I think its also down to cooling. The higher the core clock,the higher the voltage required,and more heat being passed through the cache layer which is another barrier. So I suspect to keep everything within reasonable temperatures,AMD dialed back on the voltage a bit.
 
And before that there was all the CPUZ and Cinebench leaks that came weeks in advance that was enough for some to declare it the "Zen 3 Killer" or "AMD is Dead". You cannot have it both ways. If AMD benchmarks are correct then ADL was short lived but i agree independent benchmarks are needed first
CPU Z and cinebench leaks are generally more accurate than gaming benchmarks though where a lot of variables can come into play depending on how the system is configured, the ram speed and the GPU etc none of which were shown in the slides.
 
You do know the 3Dcache is on top of the CCD, so it is a completely different part from a manufacturing point-of-view. They will be binned suitable for EPYC, suitable for desktop etc. once they have been finished and tested. Not sure why the GHz matters at all *shrug*

We were discussing the decreased clock speeds on the new 5800X3D vs the vanilla 5800X. Clock speeds are measured in GHz.
 
We were discussing the decreased clock speeds on the new 5800X3D vs the vanilla 5800X. Clock speeds are measured in GHz.

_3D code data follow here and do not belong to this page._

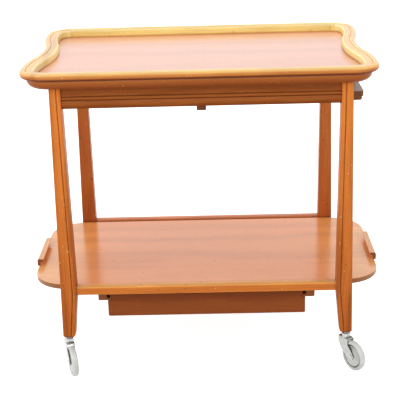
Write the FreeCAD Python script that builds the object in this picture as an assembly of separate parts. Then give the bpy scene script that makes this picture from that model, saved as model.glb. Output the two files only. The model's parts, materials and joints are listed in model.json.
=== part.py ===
import FreeCAD, Part
import math
import os

Vector = FreeCAD.Vector

# Two-tier tea trolley. X runs along its length, Y from front to back, Z up, floor at Z = 0.
# All sizes are in millimetres.

# Top: a moulded board with a raised rim, hollowed between two ears at each end
top_height = 707.0        # floor to the crown of the rim
top_length = 756.0        # over the ears
top_depth = 528.0
top_shift = -3.5          # the top sits this far to the left of the frame
ear_rise = 20.0           # how far each end hollows in between its ears
ear_setback = 79.0        # from the long edge to the widest point of an ear
hollow_radius = 430.0     # plan radius of the hollow end
ear_corner_radius = 60.0
rim_width = 31.0
rim_height = 18.5         # rim above the field that it encloses
rim_lip = 16.0            # thickness of the rim where it stands over the edge of the board
rim_tongue = 18.0         # from the edge of the rim to its deeper inner part
rim_rebate = 1.5          # the deeper part is let in this far below the field
rim_inner_round = 5.0
rim_step = 1.4            # the broad inner part of the rim lies this much below the bead
bead_width = 12.0
bead_round = 6.4          # outer roundings of the bead
bead_inner_bevel = 1.2
quirk_width = 1.8
quirk_depth = 2.6
rim_seam = 331.0          # half length of the straight rim pieces
top_board_thick = 18.0    # under the field
top_board_inset = 6.0     # edge of the board behind the edge of the rim
top_end_inset = 7.0       # how much more it stands back at the ends
top_board_ovolo = 18.0
top_board_arris = 1.6

# Legs
leg_span_x = 640.0        # over the legs, level with the bottom of the aprons
leg_span_y = 460.0
leg_splay = 0.016         # outward lean of the outer faces, per unit of drop
leg_width = 25.0          # width seen from the front, level with the bottom of the aprons
leg_lean = 3.5            # how much nearer the middle the inner faces stand at the shelf
leg_depth = 33.0
foot_width = 27.0
foot_depth = 28.0
foot_bevel = 6.0
leg_arris = 1.6
leg_bead = 9.5            # rounded bead along the inner edge of the outward face
leg_bead_round = 3.4
leg_quirk = 2.6           # width and depth of the groove beside the bead
leg_quirk_depth = 2.2

# Aprons and end rails under the top
apron_height = 47.7
apron_thick = 20.0
end_rail_thick = 18.0
apron_setback = 6.0       # behind the outward faces of the legs
apron_plain = 21.0        # plain band above the bead
apron_bead = 8.4
apron_bead_proud = 1.6
apron_quirk = 0.9         # half width of the fine grooves beside the bead
apron_quirk_depth = 1.8
apron_toe = 2.5           # how far the lower band curls under
tenon_length = 14.0
tenon_shoulder = 6.0      # shoulder all round a tenon of an apron
tenon_gap = 1.0           # the tenons of the end rails stop this far short of those of the aprons
shelf_tenon_shoulder = 4.0
joint_play = 0.1          # play of a tenon in its mortise
block_leg = 38.0          # corner blocks under the top
block_height = 23.0

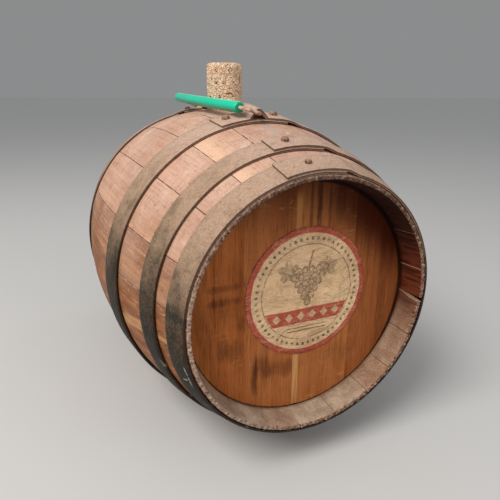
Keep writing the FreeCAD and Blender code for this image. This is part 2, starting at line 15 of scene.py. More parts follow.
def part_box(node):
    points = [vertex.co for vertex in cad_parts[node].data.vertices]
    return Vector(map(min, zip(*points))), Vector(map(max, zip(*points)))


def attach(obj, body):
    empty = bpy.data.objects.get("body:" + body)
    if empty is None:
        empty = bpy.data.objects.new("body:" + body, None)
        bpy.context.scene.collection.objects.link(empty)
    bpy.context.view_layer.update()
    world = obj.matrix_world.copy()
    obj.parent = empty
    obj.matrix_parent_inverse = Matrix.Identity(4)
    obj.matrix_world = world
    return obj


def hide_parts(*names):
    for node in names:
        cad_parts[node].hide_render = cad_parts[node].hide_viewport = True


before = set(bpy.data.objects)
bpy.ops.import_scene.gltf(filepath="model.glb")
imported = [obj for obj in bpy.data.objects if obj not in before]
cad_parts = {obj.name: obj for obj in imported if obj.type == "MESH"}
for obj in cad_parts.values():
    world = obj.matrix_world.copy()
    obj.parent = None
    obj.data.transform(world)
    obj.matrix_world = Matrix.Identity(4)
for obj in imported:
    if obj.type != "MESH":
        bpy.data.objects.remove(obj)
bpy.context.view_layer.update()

MM = 0.001
HAIR = 0.01 * MM             # a length too small to see
TURN = 2 * math.pi

# Cask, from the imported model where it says.
HALF_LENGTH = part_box("bung_stave")[1].y
BILGE_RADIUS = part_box("bung_stave")[1].z / 2
AXIS_HEIGHT = BILGE_RADIUS
END_RADIUS = 73.6 * MM
BILGE_WALL = 10 * MM
CHIME_LAND = 1.8 * MM
CHIME_DEPTH = 17 * MM
LIP_RADIUS = 70 * MM
CROZE_DEPTH = 4 * MM
CROZE_WIDTH = 6 * MM

# Widths of the staves, in parts of the girth, clockwise from the one with the bung.
STAVE_WIDTHS = (46, 41, 41, 35, 26, 34, 34, 28, 34, 34, 30, 32, 39, 32, 27, 31, 35, 30, 28)

# Strap hoops: setback of the outer edge from the cask's end, width, lap angle, rivet angles. The
# rear straps are the front ones turned end for end, so their angles run the other way round.
STRAP_THICKNESS = 1.4 * MM
STRAP_GAP = 0.25 * MM
STRAP_FLARE = 0.35 * MM
LAP_GAP = 0.1 * MM
LAP_TAIL_ANGLE = 9.5
RAMP_ANGLE = 7.0
HOOPS = {
    "chime": (0.8 * MM, 14 * MM, 16.2, (-4.6,)),
    "quarter": (25.3 * MM, 14.5 * MM, 11.0, (-4.2,)),
    "bilge": (71 * MM, 20.5 * MM, 16.5, (-12.5, 6.1)),
}
BRIDGE_ANGLE = -2.2
BRIDGE_HALF_MOUTH = 5.8 * MM
BRIDGE_RISE = 5.6 * MM
BRIDGE_CROWN = 2.0 * MM
RIVET_HEAD_RADIUS = 2.45 * MM
RIVET_HEAD_HEIGHT = 2.7 * MM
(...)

So you don't think binning has anything to do with clock speed then? The cores that can produce the least heat, or highest performance with least voltage go to the best parts that have stricter need for TDP adherence. AMD clearly just want to advertise 105w TDP on 5800X3D (142w boost) and not worry about silicon quality for a single desktop SKU right now, so why go to the effort to have to use highly binned parts to hit 4.7GHz, when then can bin lower and still achieve the advertised performance. Just like any CPU though when you buy at retail silcon lottery will pay a part, and you might well find some parts go well beyond 4.7GHz. So the point still stand the increased cost of production means they'll be using the lowest quality parts they can get away with using to kep the best parts for the higher margin products.
 
So you don't think binning has anything to do with clock speed then? The cores that can produce the least heat, or highest performance with least voltage go to the best parts that have stricter need for TDP adherence. AMD clearly just want to advertise 105w TDP on 5800X3D (142w boost) and not worry about silicon quality for a single desktop SKU right now, so why go to the effort to have to use highly binned parts to hit 4.7GHz, when then can bin lower and still achieve the advertised performance. Just like any CPU though when you buy at retail silcon lottery will pay a part, and you might well find some parts go well beyond 4.7GHz. So the point still stand the increased cost of production means they'll be using the lowest quality parts they can get away with using to kep the best parts for the higher margin products.

Binning involves *multiple* metrics. Clock speed is one of those metrics.
 
Full spec here:
https://www.amd.com/en/products/cpu/amd-ryzen-7-5800x3d

It's OK. 4.5ghz boost speed is disappointing, considering it's lower than the 5800X. I expected at least the same clock speeds.

It's purely to beat the 12900K and KS. Bit embarrassing for Intel if AMD's last gen platform can keep up with Alder Lake though.

My summary of November 2021 to 2022:
Alder Lake ahead until spring.
Zen3D 8 core released, roughly on par with the Alder Lake 12900 CPUs in most tasks. Ryzen 6000 series mobile APUs not far behind (ahead in graphics though).

Q4 2022, Raptor Lake and Zen 4 are released. Zen 4 steals the show...

So, Q2-Q4 not looking great for Intel, at least for CPUs.